Las primeras horas de la jornada son totalmente improductivas porque, pese a que observamos varios focos grandes de fuego, no podemos avanzar ya que se trata de un territorio inaccesible por la presencia de un río entre medias. Sólo podemos acceder a través de una finca privada, pero como no hay nadie, tenemos que dar media vuelta.

Otra vez en Las Taperas, volvemos a partir hacia otro lugar donde hay focos activos. Esta se vez sí que vamos a trabajar. Una vez que llegamos al lugar, a varios kilómetros de distancia, el bombero forestal a cargo nos divide en tres grupos. Unos portan machetes para abrir paso en la jungla, otros portan mochilas de agua con manguera de veinte litros y el último grupo lleva palas para tapar con tierra las brasas. Yo me incluí de forma voluntaria en el grupo de las mochilas. El peso se hace notar mucho y hay que tirar fuerte de la manguera haciendo un movimiento de adelante hacia atrás para que el agua salga con presión y sea más efectivo.

El terreno es muy complicado por culpa de la abundante maleza. Te tropiezas constantemente y exige emplear mucha fuerza. El bombero forestal nos alerta de la necesidad de tener siempre encendida la linterna frontal, ya que nos podemos encontrar con víboras. Los fuegos a los que nos enfrentamos no son demasiado grandes y podemos extinguirlos con los medios que disponemos. Es muy importante asegurar que no quede ninguna brasa activa.

A medianoche llegan malas noticias: un grupo que se había adentrado en la selva para apagar un fuego que avisamos en un cerro, se ha perdido. La situación exige esperar con la esperanza de que consigan regresar. Felizmente, pasadas unas horas y cuando comienza a despuntar el alba, vuelven sanos y salvos. Nos confiesan que han pasado miedo, ya que es un terreno realmente peligroso por los animales que lo habitan, entre ellos los temidos jaguares.

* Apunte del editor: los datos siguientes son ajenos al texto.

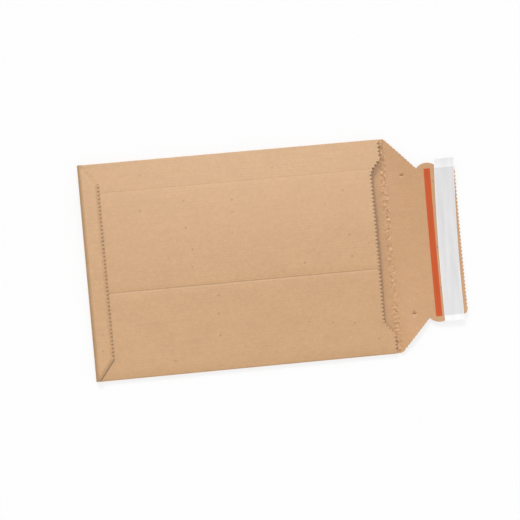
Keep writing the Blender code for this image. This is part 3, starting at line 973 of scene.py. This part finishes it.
kraft_outer = kraft("kraft_outer", colour=srgb(205, 161, 115), fleck=srgb(226, 190, 150),
                    speck=srgb(140, 98, 62))
kraft_inner = kraft("kraft_inner", colour=srgb(199, 151, 103), fleck=srgb(222, 182, 142),
                    speck=srgb(136, 94, 60), creased=True)
kraft_fluted = kraft("kraft_fluted", colour=srgb(186, 142, 102), fleck=srgb(210, 172, 134),
                     speck=srgb(130, 92, 62))
red_film = film("red_tear_tape", srgb(205, 91, 48), roughness=0.6, specular=0.1, streaks=0.05)
clear_adhesive = film("clear_adhesive", srgb(214, 190, 160), roughness=0.3, specular=0.4, alpha=0.5)
liner_paper = film("release_liner_paper", srgb(246, 245, 246), roughness=0.5, specular=0.5,
                   alpha=0.70, streaks=0.03, tail_alpha=0.98)
glue = film("dried_glue", srgb(212, 190, 158), roughness=0.5, specular=0.4)


# Pieces

def flap_top_z(x, y):
    return BOARD + curl_z(x, y)


def strip(name, centre, width, low_y, high_y, height, thickness, looks, lift=None):
    """Thin strip across the flap: centre(y) is its reach past the crease, height its distance
    over the flap's face, and lift(y) a further rise."""
    columns = spaced(-width / 2, width / 2, STRIP_COLUMNS)
    rows = spaced(low_y, high_y, STRIP_ROWS)
    flat = []
    near = []
    far = []
    for y in rows:
        for offset in columns:
            x = CREASE_X + centre(y) + offset
            z = flap_top_z(x, y) + height + (lift(y) if lift else 0)
            flat.append((x, y, 2 * offset / width))
            near.append(Vector((x, y, z + thickness)))
            far.append(Vector((x, y, z)))
    triangles = []
    for row in range(len(rows) - 1):
        for column in range(len(columns) - 1):
            first = row * len(columns) + column
            above = first + len(columns)
            triangles += [[first, first + 1, above + 1], [first, above + 1, above]]
    shells = Shells()
    shells.add(flat, triangles, near, far, 0)
    return shells.build(name, [looks])


def liner_centre(y):
    """Reach of the liner's middle past the crease."""
    share = max(0, y - LINER_LOW_Y - LINER_STRAIGHT) / LINER_BOW_SPAN
    return LINER_REACH + LINER_BOW * share ** 2


def liner_lift(y):
    """The free tails rise a little off the tongue."""
    past = max(0, abs(y) - TONGUE_HALF)
    return LINER_TAIL_LIFT * (past / (LINER_HIGH_Y - TONGUE_HALF)) ** 2


def add_pieces():
    sheet = board()
    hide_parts("pouch", "closing_flap")
    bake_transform(sheet)

    tear = strip("red_tear_strip", lambda y: TEAR_STRIP_REACH + TEAR_STRIP_SKEW * y,
                 TEAR_STRIP_WIDTH, -TEAR_STRIP_HALF_LENGTH, TEAR_STRIP_HALF_LENGTH,
                 TAPE_GAP, TEAR_STRIP_THICKNESS, red_film)
    adhesive_half = TONGUE_HALF - ADHESIVE_END_MARGIN
    adhesive = strip("closure_adhesive", liner_centre, LINER_WIDTH - 2 * ADHESIVE_INSET,
                     -adhesive_half, adhesive_half, TAPE_GAP, ADHESIVE_THICKNESS, clear_adhesive)
    liner = strip("peel_off_liner", liner_centre, LINER_WIDTH, LINER_LOW_Y, LINER_HIGH_Y,
                  2 * TAPE_GAP + ADHESIVE_THICKNESS, LINER_THICKNESS, liner_paper, liner_lift)
    for piece, node, slot in ((tear, "tear_strip", "tear_tape"),
                              (adhesive, "adhesive_strip", "adhesive"),
                              (liner, "release_liner", "release_liner")):
        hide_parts(node)
        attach(piece, "closing_flap")
    for node in ("seam_glue", "bottom_flap_glue"):
        frame["nodes"][node].material_slots[0].material = glue


# Stage, light and camera

def add_lamp(name, strength, elevation, azimuth, size):
    """Distant lamp, with its angles in degrees."""
    lamp = bpy.data.lights.new(name, "SUN")
    lamp.energy = strength
    lamp.angle = math.radians(size)
    holder = bpy.data.objects.new(name, lamp)
    turn = math.radians(azimuth)
    rise = math.radians(elevation)
    towards = Vector((math.cos(turn) * math.cos(rise), math.sin(turn) * math.cos(rise),
                      math.sin(rise)))
    holder.rotation_euler = towards.to_track_quat("Z", "Y").to_euler()
    bpy.context.scene.collection.objects.link(holder)
    return holder


def add_stage():
    world = bpy.data.worlds.new("sky")
    world.use_nodes = True
    background = world.node_tree.nodes["Background"]
    background.inputs["Color"].default_value = (1, 1, 1, 1)
    background.inputs["Strength"].default_value = SKY_STRENGTH
    bpy.context.scene.world = world

    add_lamp("key", KEY_STRENGTH, KEY_ELEVATION, KEY_AZIMUTH, KEY_SIZE)
    sheen = add_lamp("sheen", SHEEN_STRENGTH, SHEEN_ELEVATION, SHEEN_AZIMUTH, SHEEN_SIZE)
    sheen.visible_diffuse = False

    half = FLOOR_SIZE / 2
    mesh = bpy.data.meshes.new("floor")
    mesh.from_pydata([(-half, -half, 0), (half, -half, 0), (half, half, 0), (-half, half, 0)],
                     [], [(0, 1, 2, 3)])
    nodes = Nodes("floor_white")
    nodes.finish((FLOOR_WHITE, FLOOR_WHITE, FLOOR_WHITE, 1), roughness=1.0, specular=0.0)
    ray = nodes.add("ShaderNodeLightPath")
    share = nodes.math("MULTIPLY", ray.outputs["Is Camera Ray"], FLOOR_GLOW)
    glow = nodes.add("ShaderNodeEmission", {"Strength": 1.0})
    mixed = nodes.add("ShaderNodeMixShader", {0: share})
    nodes.put(mixed.inputs[1], nodes.surface.outputs["BSDF"])
    nodes.put(mixed.inputs[2], glow.outputs["Emission"])
    nodes.put(nodes.tree.nodes["Material Output"].inputs["Surface"], mixed.outputs["Shader"])
    mesh.materials.append(nodes.material)
    floor = bpy.data.objects.new("floor", mesh)
    floor.location.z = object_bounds()[0][2] - FLOOR_DROP
    bpy.context.scene.collection.objects.link(floor)


def add_camera():
    turn = (Matrix.Rotation(VIEW_ROLL, 3, "Z") @ Matrix.Rotation(VIEW_TILT_Y, 3, "Y")
            @ Matrix.Rotation(VIEW_TILT_X, 3, "X")).transposed()
    lens = bpy.data.cameras.new("camera")
    lens.sensor_width = SENSOR_MM
    lens.lens = FOCAL_PIXELS * SENSOR_MM / PHOTO_PIXELS
    lens.clip_end = VIEW_CLIP_END
    camera = bpy.data.objects.new("camera", lens)
    place = VIEW_TARGET + turn @ Vector((0, 0, VIEW_DISTANCE))
    camera.matrix_world = Matrix.Translation(place) @ turn.to_4x4()
    bpy.context.scene.collection.objects.link(camera)
    bpy.context.scene.camera = camera


add_pieces()
add_stage()
add_camera()
bpy.context.scene.view_settings.view_transform = "Standard"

La jornada había llegado a su fin y ya sólo quedaba regresar a Las Taperas para disfrutar del desayuno y una ducha de agua templada. Mi camino de regreso a Santa Cruz y al occidente de Bolivia continuaba, mientras decenas de personas llegadas de todo el país de forma voluntaria siguen haciendo frente al fuego con valentía y solidaridad.